If educators are by and large dead set on using ineffective teaching methodologies, most research is agenda-fueled crap, and the press and the schools work together to misinform the public (wittingly or not) - what chance do we have at achieving any sort of substantive reform? And if there is a chance, what's the path - how do we make it happen?

KDeRosa said...

These are the remnants of the dead hand of statism (and its support structure) that dominated our institutions through much of the 20th century. They are still very much in power in certain segments of society -- the unproductive segments. Unfortunately, I don't have an answer because there is not the political support jettisoning theswe rembnants persently. Though, certainly we are making inroads.
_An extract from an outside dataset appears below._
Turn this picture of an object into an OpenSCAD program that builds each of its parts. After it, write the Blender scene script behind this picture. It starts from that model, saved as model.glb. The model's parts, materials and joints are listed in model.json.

I suggest erading Hayek's road to serfdom for insights.

Anonymous said...

"ideological infection"

Nice term. I've encountered this myself when I very nicely emailed the "education beat" reporter of our state paper about assumptions and biases in an article she wrote.
I suggested that she talk to some of the the high percentage of parents who put their kids into other schools, like charter schools, private schools, and home schooling. She would get a much more balanced idea of the problems of education. I got an interesting response. She didn't come out and say it, but it was clear that she (they? her bosses?) was not going to write about low expectations and affluent parents who put their kids into private schools. She also seemed to have a bias against charter schools. She seemed "infected" by public school teachers.
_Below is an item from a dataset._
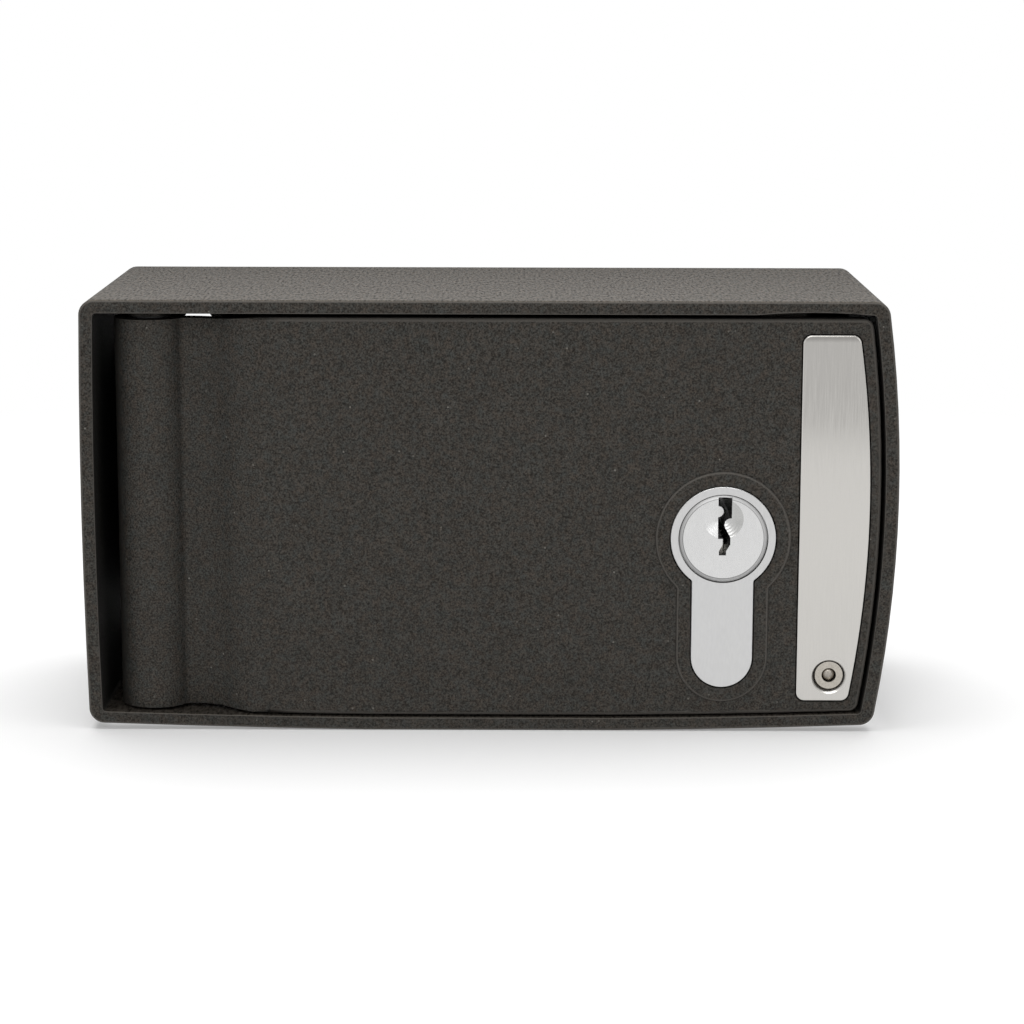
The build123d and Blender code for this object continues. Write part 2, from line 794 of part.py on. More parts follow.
def cover_screw_heights():
    """Heights of the two screws in the bolt cover."""
    low = bolt_z + bolt_height / 2 + bolt_slot_gap + screw_head_radius
    return (low, low + cover_screw_spacing)


def make_bolt_cover():
    """Small plate that closes the bolt slot from behind."""
    low = bolt_z - bolt_height / 2 - guide_wall
    plate = block(guide_left + cover_inset, guide_right - cover_inset, guide_back,
                  guide_back + cover_thickness, low, guide_top - cover_inset)
    plate = fillet(plate.edges().filter_by(Axis.Y), cover_inset)
    for z in cover_screw_heights():
        plate -= rod_y(guide_middle, z, screw_radius + screw_gap, guide_back - over,
                       guide_back + cover_thickness + over)
    return plate


def make_bolt_cover_screws():
    """Screws of the bolt cover."""
    seat = guide_back + cover_thickness
    return Compound([cap_screw_y(guide_middle, z, seat, screw_depth)
                     for z in cover_screw_heights()])


def make_keep_block():
    """Steel block screwed to the right wall. The thrown bolt lies behind it."""
    keep = keep_shape(keep_face_x, keep_seat_x)
    sink_length = screw_head_radius - screw_radius
    sink = Cone(screw_head_radius + screw_gap, screw_radius + screw_gap, sink_length)
    for z in keep_screw_heights():
        keep -= rod_x(keep_middle_y, z, screw_radius + screw_gap, keep_face_x - over, far)
        keep -= Pos(keep_face_x + sink_length / 2, keep_middle_y, z) * Rot(0, 90, 0) * sink
    return keep


def make_keep_screws():
    """Countersunk screws of the keep block."""
    return Compound([countersunk_screw_x(keep_middle_y, z, keep_face_x, keep_screw_length)
                     for z in keep_screw_heights()])


def make_door_buffers():
    """Soft pads on the two door stops."""
    front = door_back + buffer_gap
    pads = []
    for x, z0, z1 in stop_spans():
        inside = z1 - stop_reach / 2 if z0 == 0 else z0 + stop_reach / 2
        pads.append(rod_y(x, inside, buffer_radius, front, front + buffer_thickness))
    return Compound(pads)


def make_trim_strip():
    """Stainless strip with rounded edges, a locating tab and a countersunk hole."""
    strip = along_y(strip_outline(0), strip_front, strip_back)
    strip = fillet(strip.edges().group_by(Axis.Y)[0], strip_bevel)
    strip += strip_tab(0)
    strip -= rod_y(rivet_x, rivet_z, rivet_radius + rivet_hole_gap, -over, strip_back + over)
    return strip - cone_y(rivet_x, rivet_z - rivet_sink_drop, rivet_sink_radius,
                          rivet_radius + rivet_hole_gap, strip_front,
                          strip_front + rivet_sink_radius - rivet_radius)


def make_strip_rivet():
    """Blind rivet: head in the countersink, shank, and bulb behind the door."""
    head = rod_y(rivet_x, rivet_z, rivet_radius, strip_front + rivet_setback, door_back)
    flange = cone_y(rivet_x, rivet_z, rivet_head_radius, rivet_radius,
                    strip_front + rivet_setback, strip_front + rivet_setback + rivet_head_depth)
    bulb = rod_y(rivet_x, rivet_z, rivet_bulb_radius, door_back, door_back + rivet_bulb_length)
    bulb = fillet(bulb.edges().group_by(Axis.Y)[-1], rivet_bulb_round)
    rivet = head + flange + bulb
    return rivet - rod_y(rivet_x, rivet_z, mandrel_radius + mandrel_gap, 0,
                         door_back + rivet_bulb_length - mandrel_radius)


def make_rivet_mandrel():
    """Broken stem left inside the rivet."""
    stem = rod_y(rivet_x, rivet_z, mandrel_radius, strip_front + mandrel_setback,
                 door_back + rivet_bulb_length - mandrel_radius)
    return fillet(stem.edges().group_by(Axis.Y)[0], mandrel_round)


def make_key_rail():
    """Pressed steel rail with upturned key hooks."""
    back = inner_back - rail_boss_height
    front = back - rail_thickness
    rail = block(rail_x - rail_width / 2, rail_x + rail_width / 2, front, back,
                 rail_centre_z - rail_height / 2, rail_centre_z + rail_height / 2)
    rail = fillet(rail.edges().filter_by(Axis.Y), hook_bend)
    low = rail_centre_z - rail_height / 2
    tip = front - hook_reach
    points = [(front + rail_thickness / 2, low), (tip, low), (tip, low + hook_rise),
              (tip + rail_thickness, low + hook_rise), (tip + rail_thickness, low + rail_thickness),
              (front + rail_thickness / 2, low + rail_thickness)]
    side_view = make_face(Polyline(points, close=True))
    heel = [v for v in side_view.vertices() if v.X < tip + hook_bend and v.Y < low + hook_bend]
    side_view = fillet(heel[0:1], hook_bend)
    hook = extrude(Plane.YZ * side_view, hook_width)
    for i in range(hook_count):
        x = rail_x + (i - (hook_count - 1) / 2) * hook_pitch
        rail += Pos(x - hook_width / 2, 0, 0) * hook
    for x in rail_screw_places():
        rail -= rod_y(x, rail_centre_z, screw_radius + screw_gap, front - over, back + over)
    return rail


def make_rail_screws():
    """Screws of the key rail, with their heads towards the door."""
    seat = inner_back - rail_boss_height - rail_thickness
    screws = []
    for x in rail_screw_places():
        shank = rod_y(x, rail_centre_z, screw_radius - screw_gap, seat, seat + screw_depth
                      - rail_thickness - screw_gap)
        head = rod_y(x, rail_centre_z, screw_head_radius, seat - screw_head_height, seat)
        socket = along_y(Pos(x, rail_centre_z) * RegularPolygon(screw_socket_radius, 6),
                         seat - screw_head_height, seat - screw_head_height + screw_socket_depth)
        screws.append(shank + head - socket)
    return Compound(screws)


os.makedirs("parts", exist_ok=True)
save("casing", make_casing())
save("hinge_pin", make_hinge_pin())
save("hinge_washers", make_hinge_washers())
save("keep_block", make_keep_block())
save("keep_screws", make_keep_screws())
save("door_buffers", make_door_buffers())
save("key_rail", make_key_rail())
save("rail_screws", make_rail_screws())
save("door", make_door())
save("cylinder_body", make_cylinder_body())
save("cylinder_fixing_screw", make_fixing_screw())
save("driver_pins", make_driver_pins())
save("pin_springs", make_pin_springs())
save("chamber_plugs", make_chamber_plugs())
save("bolt_cover", make_bolt_cover())
save("bolt_cover_screws", make_bolt_cover_screws())
save("trim_strip", make_trim_strip())
save("strip_rivet", make_strip_rivet())
save("rivet_mandrel", make_rivet_mandrel())
save("cylinder_plug", make_plug())
save("key_pins", make_key_pins())
save("plug_circlip", make_circlip())
save("cylinder_cam", make_cam())
save("slide_bolt", make_slide_bolt())
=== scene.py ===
import math

import bmesh
import bpy
from mathutils import Matrix, Vector


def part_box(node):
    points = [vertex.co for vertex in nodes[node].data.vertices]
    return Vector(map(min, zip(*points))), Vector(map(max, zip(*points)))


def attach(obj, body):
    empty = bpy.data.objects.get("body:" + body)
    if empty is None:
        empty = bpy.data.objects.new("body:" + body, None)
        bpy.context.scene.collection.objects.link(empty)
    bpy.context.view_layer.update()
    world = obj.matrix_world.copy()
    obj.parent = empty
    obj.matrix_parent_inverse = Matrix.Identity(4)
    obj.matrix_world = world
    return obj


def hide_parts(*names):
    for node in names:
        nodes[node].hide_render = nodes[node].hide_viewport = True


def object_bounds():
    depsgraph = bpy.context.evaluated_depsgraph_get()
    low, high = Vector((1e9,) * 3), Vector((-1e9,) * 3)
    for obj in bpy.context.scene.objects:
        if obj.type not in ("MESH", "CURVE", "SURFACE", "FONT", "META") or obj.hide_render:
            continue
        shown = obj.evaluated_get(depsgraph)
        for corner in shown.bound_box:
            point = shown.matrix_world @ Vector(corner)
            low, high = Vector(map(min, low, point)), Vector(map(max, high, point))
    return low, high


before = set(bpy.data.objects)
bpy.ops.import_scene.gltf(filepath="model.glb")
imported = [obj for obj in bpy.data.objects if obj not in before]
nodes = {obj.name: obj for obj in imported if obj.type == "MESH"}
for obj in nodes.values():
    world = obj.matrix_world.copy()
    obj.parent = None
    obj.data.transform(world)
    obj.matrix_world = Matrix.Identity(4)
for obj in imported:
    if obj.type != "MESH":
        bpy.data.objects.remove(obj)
packed_low, packed_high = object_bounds()
packed_middle = (Vector(packed_low) + Vector(packed_high)) / 2
millimetre = 0.001

# Casing.
# A deep tray cast in zinc alloy, blasted and coated with a fine textured black powder.
# The coat holds tiny pale flecks. Its rounded edges carry a painted highlight, and its inner
# faces carry painted shade.

coat_dark = (0.003, 0.003, 0.0027)
coat_light = (0.0455, 0.0442, 0.040)
# The next colour is a painted highlight for rounded edges.
coat_edge_highlight = (0.078, 0.073, 0.066)
# The next colour is painted shade, for inner faces and for faces turned to one side.
coat_painted_shade = (0.013, 0.0126, 0.0118)
coat_fleck = (0.15, 0.145, 0.13)
coat_sheen = (1.0, 0.90, 0.80)
warm_tint = (1.16, 0.99, 0.90)
cool_tint = (0.88, 1.01, 1.08)
# The next two colours give level faces a blotchy, warm and darker painted tone.
level_painted_tone_dark = (0.52, 0.46, 0.38)
level_painted_tone_light = (1.36, 1.16, 0.94)
grain_scale = 3600.0
mottle_scale = 160.0
tint_scale = 700.0
level_blotch_scale = 2300.0
fleck_scale = 900.0
upright_relief = 0.06 * millimetre
level_relief = 0.26 * millimetre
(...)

Most articles in the paper are about the conflict between the state public education hierarchy and the unions (unions and NCLB scores are constant themes). Any article about charter schools is like the Schemo article; simplistic and biased. These are articles where they don't present basic journalistic facts of who, what, when, where, and why. They also confuse facts, opinions, and assumptions. It makes me wonder if journalism schools are even a step above education schools. Many articles seem to be written to meet a deadline. Research is tough, so they substitute it with collecting quotes from one side and/or the other and mixing it together into an article.
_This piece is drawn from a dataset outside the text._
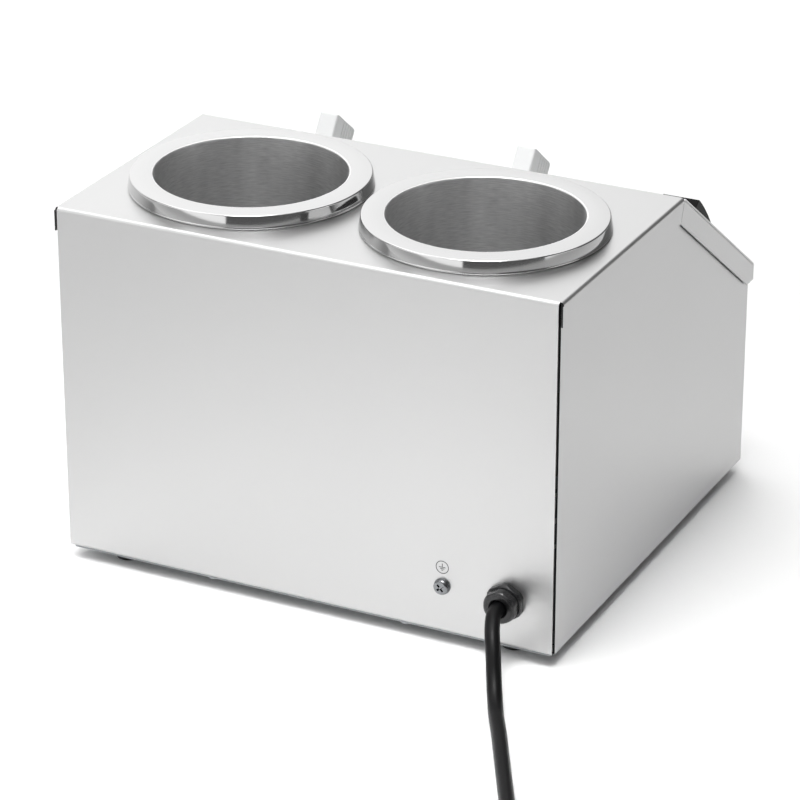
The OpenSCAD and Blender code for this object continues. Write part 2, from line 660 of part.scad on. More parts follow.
// Shaft with a flat near its end, and the knob that it carries
module d_section(r, flat) {
  intersection() {
    circle(r = r, $fn = 48);
    translate([-r, -r]) square([2 * r, r + flat]);
  }
}
module shaft(index) {
  color(zinc) on_slope(knob_x[index], control_s) {
    translate([0, 0, -shaft_in]) cylinder(r = shaft_r, h = shaft_in + 4, $fn = 48);
    translate([0, 0, 4 - eps]) linear_extrude(shaft_top - 4) d_section(shaft_r, shaft_r * 0.55);
  }
}
module knob(index) {
  skirt_r = knob_d / 2;
  cavity_h = skirt_h - 1.6;
  groove = 0.5;
  color("#dcdddd") on_slope(knob_x[index], control_s) difference() {
    union() {
      rotate_extrude($fn = 96) polygon([[0, cavity_h], [skirt_r - skirt_wall, cavity_h],
        [skirt_r - skirt_wall, knob_gap], [skirt_r, knob_gap], [skirt_r, skirt_h * 0.5],
        [skirt_r - 1.2, skirt_h - 0.4], [skirt_r - 1.8, skirt_h], [0, skirt_h]]);
      translate([0, 0, stat_bush_h + 0.6])
        cylinder(r = boss_r, h = skirt_h - stat_bush_h - 0.7, $fn = 48);
      intersection() {
        translate([0, 0, skirt_h - eps])
          rounded_block(grip_w, grip_l, knob_h - skirt_h + eps, 1.4);
        along_x(grip_w) polygon(concat([[grip_l / 2, 0], [grip_l / 2, knob_h - 1]],
          arc([grip_l / 2 - 1, knob_h - 1], 1, 1, 30, 90, 3),
          arc([4 - grip_l / 2, knob_h - 5], 4, 4, 90, 180, 5), [[-grip_l / 2, 0]]));
      }
    }
    for (side = [-1, 1], i = [0:4])
      translate([side * grip_w / 2, grip_l * (0.12 - i * 0.125), skirt_h + 2])
        rotate([0, 0, 45]) translate([-groove, -groove, 0]) cube([2 * groove, 2 * groove, knob_h]);
    translate([0, 0, -1]) linear_extrude(shaft_top + 1.5)
      d_section(shaft_r + 0.05, shaft_r * 0.55 + 0.05);
    translate([0, 0, -1]) cylinder(r = shaft_r + 0.05, h = 5.2, $fn = 48);
  }
}

// Pilot lamps: barrel with a bezel, lens, and the nut behind the panel
module lamp_body(index) {
  color("#e6e6e4") on_slope(knob_x[index], lamp_s) difference() {
    union() {
      rotate_extrude($fn = 64) polygon([[0, 0], [lamp_r, 0], [lamp_r, lamp_rim_h * 0.5],
        [lamp_r - 0.8, lamp_rim_h], [0, lamp_rim_h]]);
      translate([0, 0, -lamp_barrel_l]) cylinder(r = lamp_barrel_r, h = lamp_barrel_l + 0.2, $fn = 48);
      for (x = [-1, 1]) translate([x * lamp_barrel_r * 0.45 - 0.4, -2, -lamp_barrel_l - 6])
        cube([0.8, 4, 7]);
    }
    translate([0, 0, -2]) cylinder(r = lamp_barrel_r - 0.7, h = 10, $fn = 48);
  }
}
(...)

Charter school comparisons are meaningless in our state because there is a moratorium on charter schools and the only charter schools that do exist have very strange charters. Charter school students bear absolutely no resemblance to average public school students. There is also the problem of teaching methods. Most of the teachers in public, charter, and private schools come from a background of ed school ideology. In many private schools, the most you can hope for are higher expectations, not necessarily better curricula or teaching methods.

What these charter school articles are really trying to do is to compare choice with no choice. A good journalist would want a very good explanation why no choice would end up being better than choice. Why would parents who care enough to go to the effort to put their kids into charter schools not seem to care enough to compare results? Why should choice fail?


"Any serious journalist should be able to evaluate the criticisms and rebuttals of any research study before reporting the findings of the study as unqualified fact."

Most articles end up as totally unqualified dueling quotes, with the reporter's and editor's biases thrown in.

KDeRosa said...

Most articles end up as totally unqualified dueling quotes, with the reporter's and editor's biases thrown in.

I can tolerate that more than this. Though far from a fair fight, it's not so bad as what Schemo is perpetrating.

Anonymous said...

A statistically literate education blog! Wonderful!